When i first started to read this book i was a little dismayed to see it was written by a doctor & not a soldier
but within a few pages i soon realized that this doctor had every much a right to call himself a soldier & one of the originals(founding members of the sas) as anyone else he fought with ,& that this is not another run of the mill history of the sas but a real account of how it was from someone who lived it.
The author slept,ate trained,killed & grieved alongside David stirling,Blair mayne,Jock lewis,Bill cumper & the rest of the original & founding members of L detachment sas.
After the first two parachute jumps the sas made both resulted in death ,he & the rest of his colleagues still queued up the next day to try again!
They suffered the intense heat & the freezing cold that made up an average day in the desert,training hard & longing for action.
Sometimes humorous and sometimes harrowing this account tells the story of a unique bunch of men desperate for adventure,romance,action & escape from the stfling slowness of British army command.
The accounts of battle are often not first hand but malcolm james was uniquely placed as squadron doctor to hear the tales of battle from men who rarely spoke about the death & destruction they witnessed,stories that would no doubt have gone untold.

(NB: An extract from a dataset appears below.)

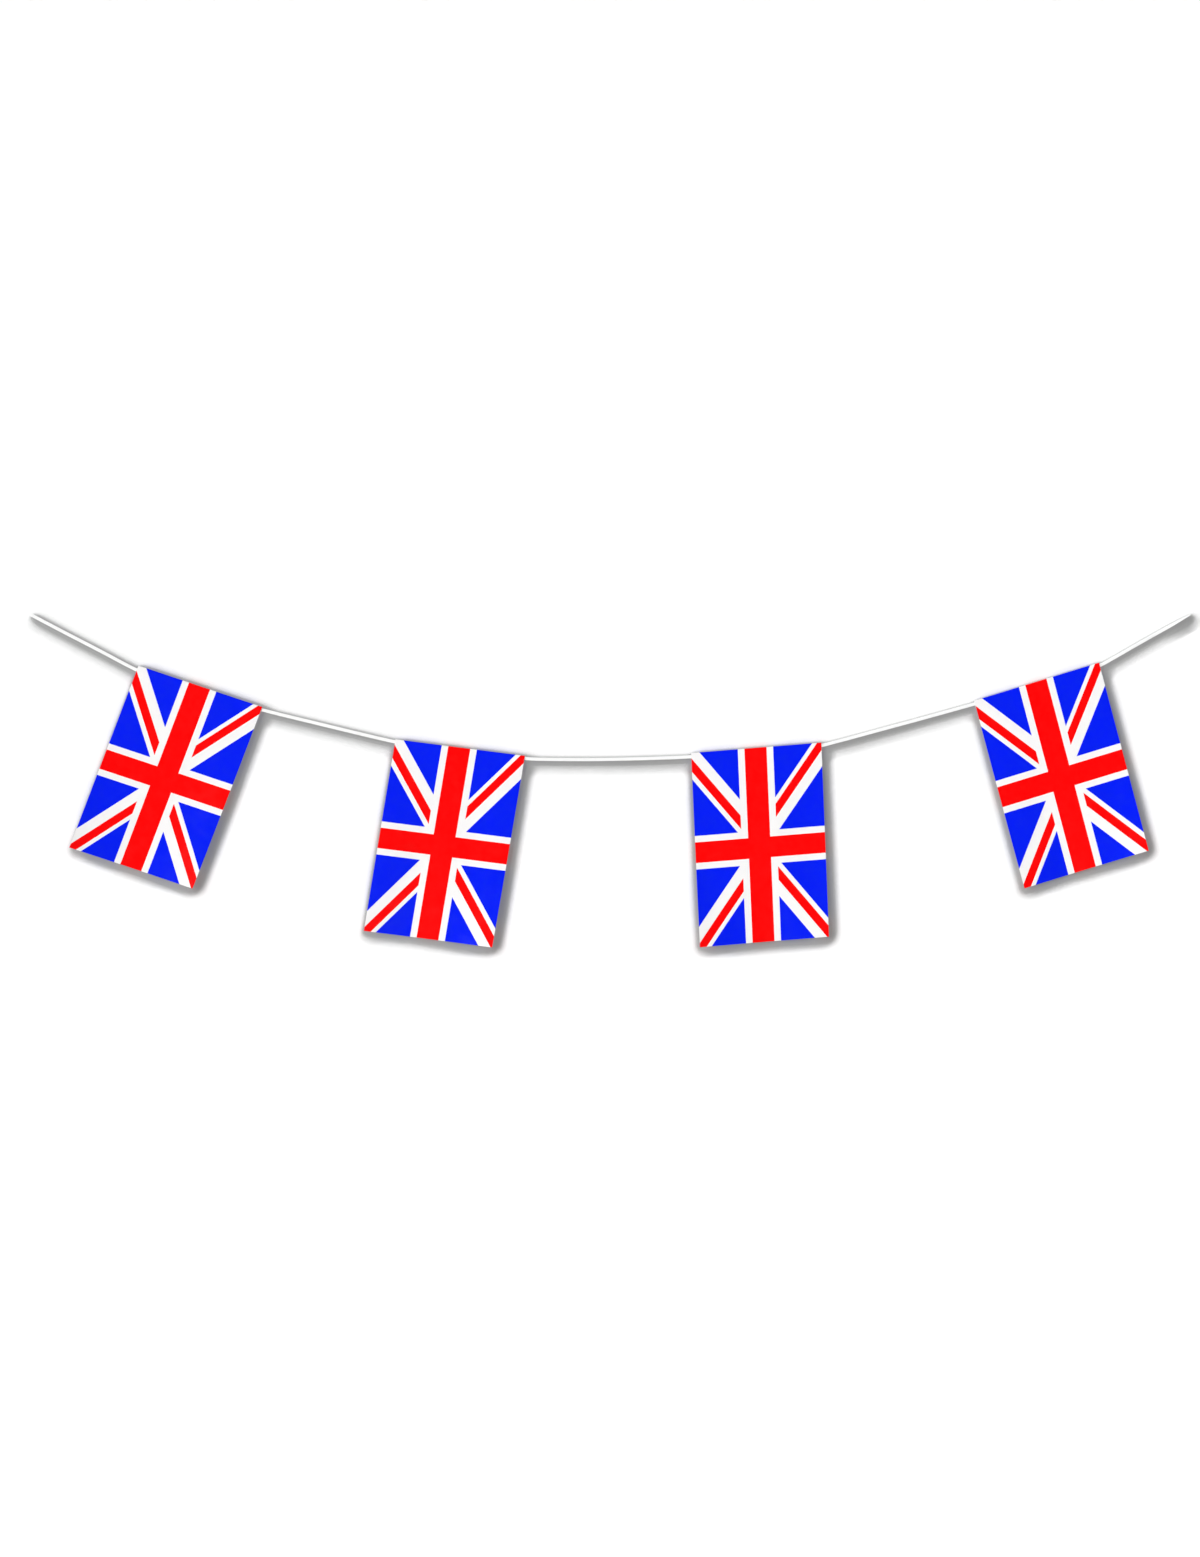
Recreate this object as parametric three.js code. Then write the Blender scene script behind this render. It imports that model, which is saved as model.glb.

He keeps the reader enthralled with the minutiae of day to day living in the western desert with stories of occasional visits from birds,pet lizards & even naming rocks,in essence all the things that help pass the long hot boring weeks waiting in camps behind the enemy lines for patrols to return from attacks on axis airbases
All in all an excellent book full of action & as true and detailed an account of the birth of the sas in the deserts of north africa as you will find,once you've read this book you will feel as if you were there too.